Location | near Nether Stowey |
---|---|
Region | Somerset, England |
Coordinates | 51°8′43.56″N 3°12′5.42″W / 51.1454333°N 3.2015056°WCoordinates: 51°8′43.56″N 3°12′5.42″W / 51.1454333°N 3.2015056°W |
Type | Hill fort |
History | |
Periods | Iron Age |
Site notes | |
Condition | some damage |
Dowsborough Camp (or Danesborough or Dawesbury) is an Iron Age hill fort on the near Nether Stowey in Somerset, England. It has been designated as a Scheduled Ancient Monument (No: 189456). The fort and associated round barrow has been added to the Heritage at Risk register due to vulnerability to vehicle damage and erosion.

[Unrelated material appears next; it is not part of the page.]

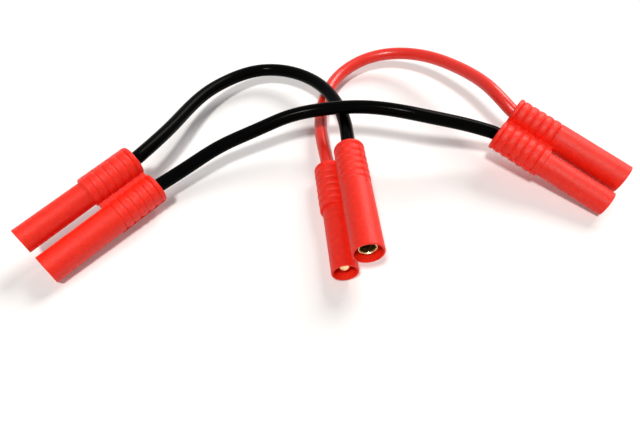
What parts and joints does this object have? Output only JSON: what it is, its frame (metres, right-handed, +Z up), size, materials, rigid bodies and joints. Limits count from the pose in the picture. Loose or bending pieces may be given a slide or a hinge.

Hill forts developed in the Late Bronze and Early Iron Age, roughly the start of the first millennium BC. The reason for their emergence in Britain, and their purpose, has been a subject of debate. It has been argued that they could have been military sites constructed in response to invasion from continental Europe, sites built by invaders, or a military reaction to social tensions caused by an increasing population and consequent pressure on agriculture. The dominant view since the 1960s has been that the increasing use of iron led to social changes in Britain. Deposits of iron ore were located in different places to the tin and copper ore necessary to make bronze, and as a result trading patterns shifted and the old elites lost their economic and social status. Power passed into the hands of a new group of people. Archaeologist Barry Cunliffe believes that population increase still played a role and has stated "[the forts] provided defensive possibilities for the community at those times when the stress [of an increasing population] burst out into open warfare. But I wouldn't see them as having been built because there was a state of war. They would be functional as defensive strongholds when there were tensions and undoubtedly some of them were attacked and destroyed, but this was not the only, or even the most significant, factor in their construction".
The site is at a height of 340 m on an easterly spur from the main Quantock ridge, with views north to the Bristol Channel, and east over the valley of the River Parrett.
The fort has an oval shape, with a single rampart and ditch (univallate) following the contours of the hill top, enclosing an area of 2.7 ha. The main entrance is to the east, towards Nether Stowey, with a simpler opening to the north-west, aligned with a ridgeway leading down to Holford. The Lady's Fountain springs are in the combe to the west. A col to the south connects the hill to the main Stowey ridge, where a linear earthwork known as Dead Woman's Ditch cuts across the spur. This additional rampart would have provided an extra line of defence against attack from the main Quantock ridge to the west, and it could have been a tribal boundary.